AT&T has confirmed it will begin throttling high data users beginning October 1st.
The new policy will only affect those who are still using the unlimited data plan and even still, only the top 5 percent of those users will be subjected to the throttle. Throttling is when the speed of a device is lowered to keep it from consuming more data which would lower the bandwidth AT&T has to supply to its customers. There is no word on what the throttle will be set at, but it most likely will be based on varying limits set month-to-month.
AT&T is just the latest of many other wireless carriers who have started to throttle the allowance of unlimited internet access, which is currently an issue in the industry, and a sign that the all-you-can-eat data era is coming to an end soon.

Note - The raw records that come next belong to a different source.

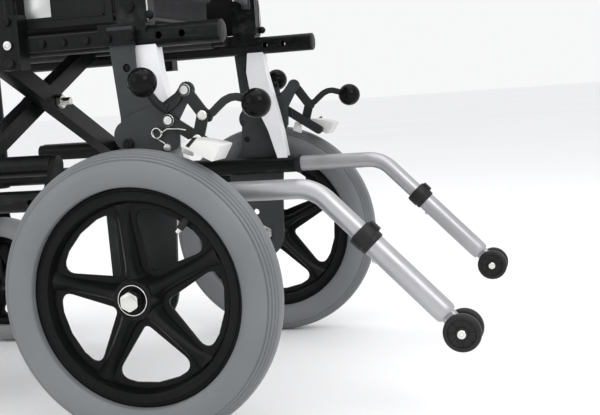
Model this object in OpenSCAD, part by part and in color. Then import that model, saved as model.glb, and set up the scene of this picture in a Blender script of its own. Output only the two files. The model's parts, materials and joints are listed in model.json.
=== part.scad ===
// Folding manual wheelchair with 12.5 in mag rear wheels, toggle brakes and anti-tippers.
// +X points forward, +Y to the seated person's left, +Z up; the floor is at Z = 0.
// Inside the modules, X counts from the rear axle; chair() moves the whole to its own origin.

/* [Rear wheels] */
// Outside diameter of the rear tyre
rear_tyre_d = 317.5; // [290:0.5:340]
// Width of the rear tyre
rear_tyre_w = 48; // [40:1:56]
// Diameter at which the tyre sits on the rim
rear_rim_d = 239; // [215:1:250]
// Width of the rear rim over its flanges
rear_rim_w = 24; // [18:1:30]
// Number of spokes in each mag wheel
spoke_count = 5; // [3:1:7]
// Angle by which the rear wheel's first spoke stands above the forward line, degrees
spoke_turn = 11; // [0:1:72]
// Width of the rear hub
rear_hub_w = 47; // [40:1:52]
// Outside diameter of the rear hub
rear_hub_d = 50; // [40:1:60]
// Diameter of the rear axle bolt
rear_axle_d = 12; // [10:0.5:16]
// From the side rail's centre to the wheel's mid plane
wheel_offset = 56.5; // [52:0.5:70]

/* [Casters] */
// Diameter of the caster wheel
caster_d = 200; // [160:1:202]
// Width of the caster tyre
caster_tyre_w = 44; // [36:1:48]
// From the rear axle to the caster's swivel axis
caster_x = 480; // [470:1:560]
// Distance that the caster wheel trails its swivel axis
caster_trail = 40; // [30:1:45]
// Outside diameter of the caster's bearing housing
housing_d = 38; // [34:1:44]
// Height of the caster's bearing housing
housing_h = 88; // [70:1:90]
// Diameter of the caster stem
stem_d = 20; // [16:1:22]

/* [Side frame] */
// Distance between the centres of the left and right rails
rail_spread = 396; // [360:1:480]
// Outside diameter of the frame tube
rail_d = 25; // [22:0.5:28]
// Wall of the upper rail's tube
rail_wall = 2; // [1.5:0.1:3]
// Height of the upper rail's centre
upper_rail_z = 437; // [425:1:450]
// Height of the lower rail's centre
lower_rail_z = 261; // [255:1:265]
// How far the upper rail reaches behind the axle
rail_tail = 94; // [60:1:120]
// How far the lower rail reaches behind the axle
lower_tail = 66; // [50:1:80]
// From the rear axle to the front post
post_x = 430; // [410:1:434]
// How far the front post stands above the upper rail's centre
post_above = 33; // [25:1:60]
// Thickness of the axle plate
axle_plate_t = 5; // [4:0.5:6]

/* [Folding brace] */
// From the rear axle to the middle of the cross brace
brace_x = 234; // [200:1:260]
// Width of a brace arm, across its length
arm_w = 24; // [18:1:25]
// Thickness of a brace arm, along the chair
arm_t = 20; // [12:1:24]
// Diameter of the seat rails on the brace arms
seat_rail_d = 22; // [19:0.5:24]
// Length of a seat rail
seat_rail_len = 380; // [320:1:384]
// Height of a brace arm's hinge above the lower rail
hinge_rise = 39; // [35:1:50]
// From the side rail's centre inwards to the hinge and the seat rail
hinge_inset = 26; // [26:0.5:34]
// Length of a brace arm's hinge tube
hinge_tube_len = 200; // [140:1:220]
// Diameter of the hinge rods
hinge_rod_d = 14; // [10:0.5:16]
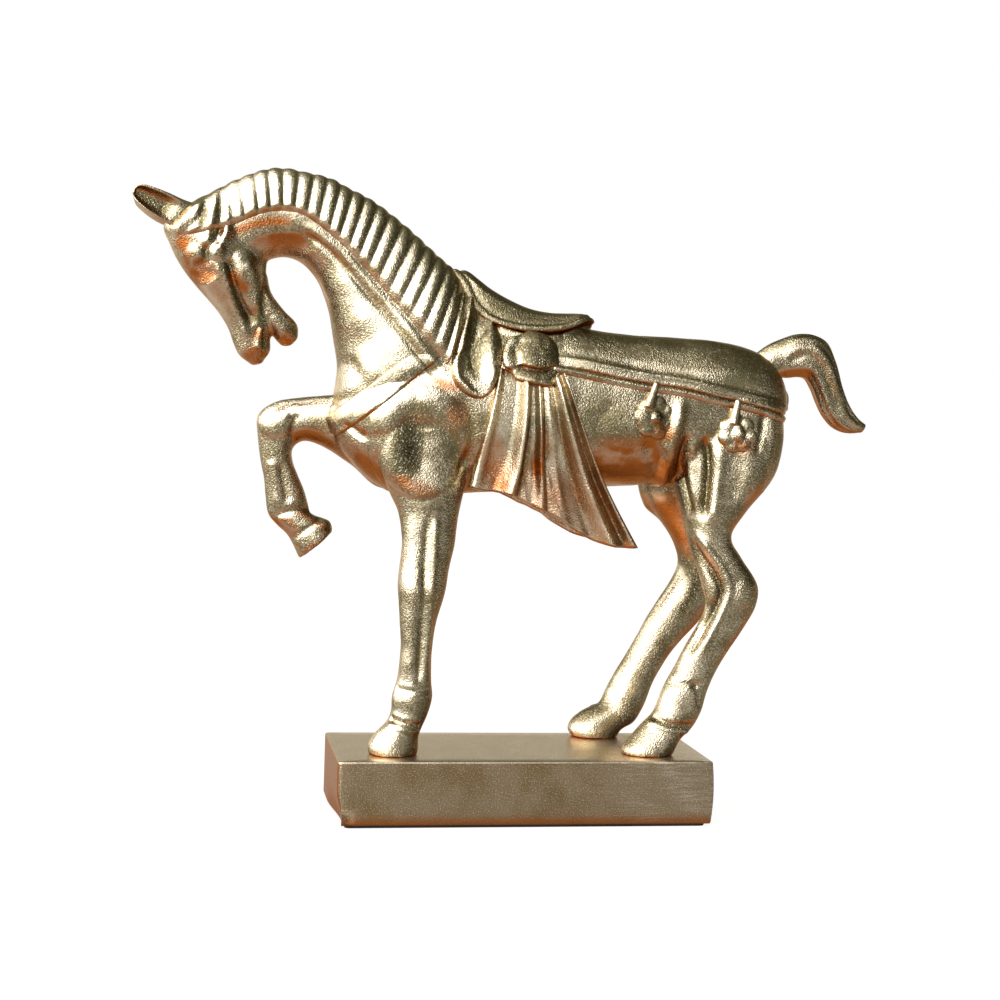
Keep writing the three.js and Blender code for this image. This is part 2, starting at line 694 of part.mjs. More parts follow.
function breastStrap() {
  const slab = past(strapPlane, -STRAP_WIDTH / 2).intersect(before(strapPlane, -STRAP_WIDTH / 2));
  const low = beyond(0, STRAP_TOP, 0, -1);
  const collar = trunkSkin(SEAT_GAP + STRAP_THICKNESS).intersect(slab).intersect(low);
  return collar.subtract(clearOfHorse).subtract(maneArch(SEAT_GAP)).subtract(saddleBody(SEAT_GAP));
}

function flapOutline() {
  const points = FLAP.map(([x, z]) => new THREE.Vector3(x, z, 0));
  const curve = new THREE.CatmullRomCurve3(points, true, 'centripetal');
  return curve.getPoints(2 * points.length).slice(0, -1).map((point) => [point.x, point.y]);
}

function flap(side) {
  const panel = layer(sidePlate(flapOutline(), side, SEAT_GAP, REACH), FLAP_THICKNESS);
  return panel.subtract(maneArch(SEAT_GAP)).subtract(saddleBody(SEAT_GAP));
}

// The rolled bundle behind the saddle flap
function knotGrown(side, grow = SEAT_GAP) {
  const ball = new THREE.SphereGeometry(1, 18, 12);
  ball.scale(KNOT_LENGTH / 2 + grow, KNOT_THICKNESS + grow, KNOT_HEIGHT / 2 + grow);
  ball.translate(KNOT_AT[0], side * (flank(...KNOT_AT, side) - KNOT_SUNK), KNOT_AT[1]);
  return toSolid(ball);
}

function knot(side) {
  return knotGrown(side, 0).subtract(clearOfHorse).subtract(saddleBody(SEAT_GAP));
}

// A point on a polyline, by share of its number of spans
function pointOn(line, share) {
  const place = share * (line.length - 1);
  const index = Math.min(Math.floor(place), line.length - 2);
  const rest = place - index;
  return line[index].map((value, k) => value + (line[index + 1][k] - value) * rest);
}

// The pleated cloth that hangs from under the knot past the belly
function drape(side) {
  const across = DRAPE_PLEATS * STEPS_PER_PLEAT;
  const rings = Array.from({ length: across + 1 }, (_, i) => {
    const [topX, topZ] = pointOn(DRAPE_TOP, i / across);
    const [footX, footZ] = pointOn(DRAPE_FOOT, i / across);
    const wave = (1 + Math.cos((2 * Math.PI * DRAPE_PLEATS * i) / across)) / 2;
    const column = Array.from({ length: STEPS_DOWN_DRAPE + 1 }, (_unused, j) => {
      const v = j / STEPS_DOWN_DRAPE;
      const x = topX + (footX - topX) * v;
      const z = topZ + (footZ - topZ) * v;
      const belly = flank(x, BELLY_WIDEST, side) - BELLY_TUCK;
      const body = Math.max(flank(x, Math.max(z, HANGING_FROM), side), belly);
      const pleat = wave * PLEAT_DEPTH * THREE.MathUtils.lerp(PLEAT_TOP_SHARE, 1, v);
      return { x, z, out: body + SEAT_GAP + DRAPE_THICKNESS - pleat };
    });
    const front = column.map(({ x, z, out }) => new THREE.Vector3(x, side * out, z));
    const back = column.map(({ x, z, out }) => (
      new THREE.Vector3(x, side * (out - 2 * DRAPE_THICKNESS), z)
    )).reverse();
    return [...front, ...back];
  });
  return toSolid(skin(rings)).subtract(clearOfHorse).subtract(knotGrown(side));
}

// A rosette on a short hanger under the cord
function pendant({ x, z, radius }, side) {
  const out = flank(x, z, side);
  const steps = PENDANT_PETALS * STEPS_PER_PETAL;
  const outline = Array.from({ length: steps }, (_, k) => {
    const angle = (2 * Math.PI * k) / steps;
    const lobe = Math.abs(Math.cos((PENDANT_PETALS * angle) / 2)) ** PETAL_ROUNDNESS;
    const reach = radius * (1 - PETAL_DEPTH + PETAL_DEPTH * lobe);
    return [x + reach * Math.cos(angle), z + reach * Math.sin(angle)];
  });
  const rosette = sidePlate(outline, side, out - PENDANT_THICKNESS, out + PENDANT_THICKNESS);
  const boss = new THREE.SphereGeometry(PENDANT_BOSS, 10, 8);
  boss.translate(x, side * (out + PENDANT_THICKNESS), z);
  const top = hemHeight(x) - CORD_THICKNESS - 2 * SEAT_GAP;
  const foot = z + radius / 2;
  const bar = new THREE.BoxGeometry(HANGER_WIDTH, 2 * PENDANT_THICKNESS, top - foot);
  bar.translate(x, side * out, (top + foot) / 2);
  return union([rosette, toSolid(boss), toSolid(bar)]).subtract(clearOfHorse);
}

function hemHeight(x) {
  const index = HEM.findIndex(([next]) => next > x);
  const [[x1, z1], [x2, z2]] = [HEM[index - 1], HEM[index]];
  return z1 + ((z2 - z1) * (x - x1)) / (x2 - x1);
}

const metal = (color, roughness) => ({ color, metalness: 1, roughness });
const FINISH = {
  body: metal(0xc9bfa6, 0.3),
  trim: metal(0xd2c8b0, 0.25),
  block: metal(0xbdb6a4, 0.35),
  steel: metal(0x8d8f93, 0.4),
  felt: { color: 0x2a2724, metalness: 0, roughness: 0.95 },
};

const horse = new THREE.Group();
horse.position.set(0, HORSE_SHIFT, BLOCK_HEIGHT + FELT_THICKNESS);

function place(name, solid, finish) {
  const mesh = new THREE.Mesh(toGeometry(solid), new THREE.MeshStandardMaterial(FINISH[finish]));
  mesh.name = name;
  horse.add(mesh);
}

place('base_block', baseBlock(), 'block');
place('felt_pad', feltPad(), 'felt');
for (const name of PLANTED) {
  place(`${name}_screw`, screwShank(name, 0).add(screwHead(name, 0)), 'steel');
}
place('torso', torso(), 'body');
place('neck', neck(), 'body');
place('head', head(), 'body');
for (const name of Object.keys(LEGS)) {
  place(name, leg(name), 'body');
}
place('tail', tail(0), 'body');
place('mane', mane(), 'body');
place('saddle', saddle(), 'trim');
place('rump_cloth', rumpCloth(), 'trim');
place('breast_strap', breastStrap(), 'trim');
for (const [prefix, side] of [['near', -1], ['far', 1]]) {
  place(`${prefix}_ear`, side > 0 ? ear() : mirrored(ear()), 'body');
  place(`${prefix}_saddle_flap`, flap(side), 'trim');
  place(`${prefix}_cloth_knot`, knot(side), 'trim');
  place(`${prefix}_drape`, drape(side), 'trim');
  place(`${prefix}_hem_cord`, hemCord(side), 'trim');
  for (const sizes of PENDANTS) {
    place(`${prefix}_${sizes.name}_pendant`, pendant(sizes, side), 'trim');
  }
}

const object = new THREE.Group();
object.add(horse);
export default object;
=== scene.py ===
"""Dresses the cast metal horse ornament: one sculpted skin split into its castings, with harness and block.

Shapes are worked out in millimetres in the horse's own frame: x along the horse, which faces -X,
y off its middle plane and z above its soles. Only place() turns them into metres in the model's frame.
"""

import itertools
import logging
import math
from dataclasses import dataclass, field
from enum import Enum, IntEnum
from typing import Callable, ClassVar, Iterable, Optional, Sequence, Union

import bpy
import numpy as np
from mathutils import Matrix, Vector
from mathutils.bvhtree import BVHTree

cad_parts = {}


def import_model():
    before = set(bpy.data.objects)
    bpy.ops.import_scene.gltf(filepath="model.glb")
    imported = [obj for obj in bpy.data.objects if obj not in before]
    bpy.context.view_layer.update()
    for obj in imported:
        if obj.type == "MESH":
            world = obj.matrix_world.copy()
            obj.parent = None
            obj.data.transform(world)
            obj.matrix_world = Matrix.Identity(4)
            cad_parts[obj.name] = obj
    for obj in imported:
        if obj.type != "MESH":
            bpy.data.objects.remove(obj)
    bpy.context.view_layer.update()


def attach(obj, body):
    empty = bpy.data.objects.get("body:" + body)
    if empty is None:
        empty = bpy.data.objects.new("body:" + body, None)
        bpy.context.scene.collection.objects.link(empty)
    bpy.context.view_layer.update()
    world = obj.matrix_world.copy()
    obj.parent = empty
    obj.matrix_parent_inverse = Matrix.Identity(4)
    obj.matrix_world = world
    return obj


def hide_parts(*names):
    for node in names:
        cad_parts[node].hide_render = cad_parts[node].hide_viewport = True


log = logging.getLogger("horse")

Array = np.ndarray
Line2D = Sequence[tuple[float, float]]
Scalar = Union[float, Array]

MILLIMETRE = 0.001
HORSE_SHIFT = 5.0
BLOCK_TOP = 24.5
HOLLOW_ROUNDS = 24
HOLLOW_DEPTHS = (0.02, 0.7)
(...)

AT&T and T-Mobile are just some of the big name companies that have initiated throttling after years of offering an unlimited data plan. Verizon recently followed AT&T in switching over to a tiered data plan, while Sprint is one of the last networks to offer a truly unlimited data plan, but they have acknowledged that eventually their bandwidth demands will become too large to contain.
While AT&T claims the move will only affect a small minority of its customers in order to bring about higher quality for the rest of their users; many of the customers who are currently used to their unlimited data plan however, might not be too happy about the move. AT&T said in a recent statement that “These customers on average use 12 times more data than the average of all other smartphone data customers.”
AT&T has said they will issue several notices and a grace period for the high data users before throttling them and will restore their speeds at the next billing cycle. All of this has been planned to take affect just before the coming release of the new iPhone 5.
We have seen AT&T’s attempt to fix this problem last year when they moved to a tiered pricing structure, which capped users at 2 gigabytes of data per month, but customers who had an existing unlimited data plan offering kept their plans, meaning AT&T still had a base of heavy users to contend with.
The actions are largely in part of the growing number of customers who use their iPhones and how the bandwidth-intense device clogged up the network which resulted in poor service, particularly in major metropolitan areas such as New York and San Francisco.
With the new addition of the Android phones in the AT&T line-up, the explosive growth in data usage has caused AT&T to develop a way to deal with the quality of service and gives reasoning behind the recent purchase of T-Mobile.